Me: “Oh, no, there’s been a mix-up. I’m waiting for [Lawyer] so that I can start a secondment with the legal team. Definitely not working in Egyptology!”

Man: “Oh! Man, what are the chances of there being two [My Names] starting a job here on a Thursday? You even match the description Tam gave me of you! Oh dear, I hope the legal team rescue you soon then. In the meantime, I’m going to see if I can locate my [My Name].”

(He wanders away. I get picked up by the lawyer about 15 minutes later. As she takes me to get my security pass, we happen to pass the man.)

Man: “Oh good, you’ve been found. You’re doing better than me. I still can’t find my [My Name]…”

(I heard later that the other ‘me’ was found eventually.)

Physically Hilarious

| Right | July 20, 2015

(I work at a science museum, running interactive exhibits that demonstrate scientific principles, although mostly it’s just fun and games. I’m currently running an exhibit that consists of a unicycle on a track 20 feet in the air; it’s held steady by a 300-pound weight underneath it, and rides simply like a bike with an elaborate seat belt. The bike does wobble, and we’re told to warn people of that.)

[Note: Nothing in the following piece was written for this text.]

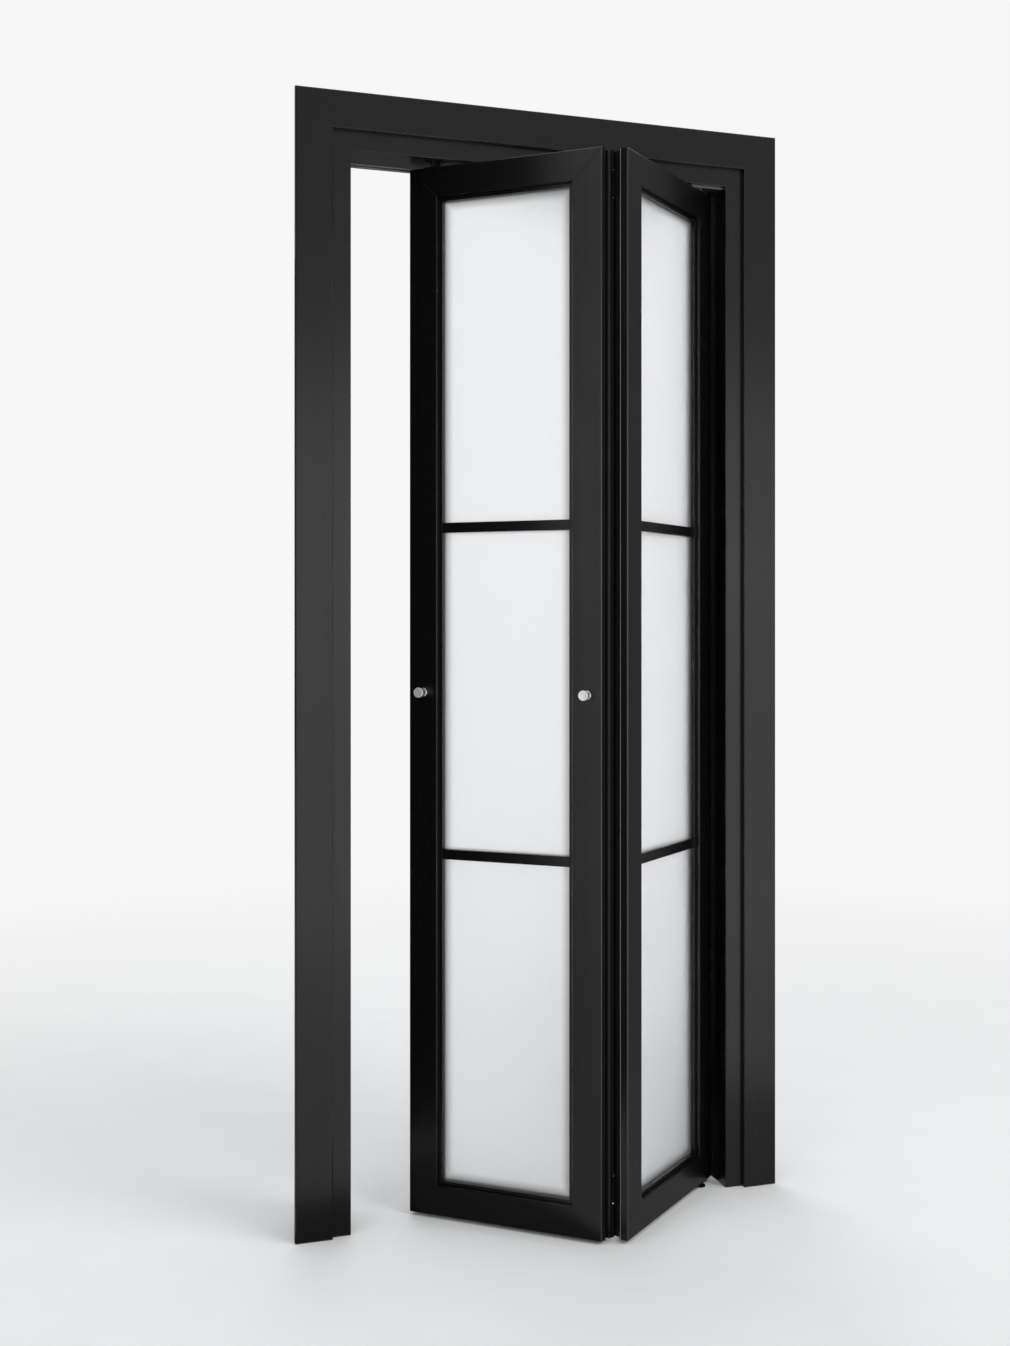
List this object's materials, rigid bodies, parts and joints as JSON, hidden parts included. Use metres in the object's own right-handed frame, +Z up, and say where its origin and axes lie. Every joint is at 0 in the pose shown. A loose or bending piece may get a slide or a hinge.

Me: “Once you put your feet on those peddles, you will feel the bike sway. That’s alright; it’s supposed to happen. With the weight underneath you, there’s no possible way you’ll fall.”

Guests: “Are you sure?”

Me: “I’m sure. If you fall, I’m going to be way more concerned about the laws of physics breaking.”

(Surprisingly, not many guests think I’m funny.)

Raising A Little Tyrannosaurus

| Friendly | June 30, 2015

(A friend and I are visiting the local museum to see an exhibition. Outside the entrance is a mechanical dinosaur on loan. My friend and I walk up to have a look. An elderly lady and her three-year-old granddaughter are looking, too.)

Three-Year-Old Girl: “Hello!”

Me: “Hello!”

Three-Year-Old Girl: “My name is [Name]!”

Me: “Nice to meet you! My name is [My Name].”

Three-Year-Old Girl: “I like this dinosaur!”

Me: “Yeah?”

Three-Year-Old Girl: “Yeah, it’s ugly like my mum.”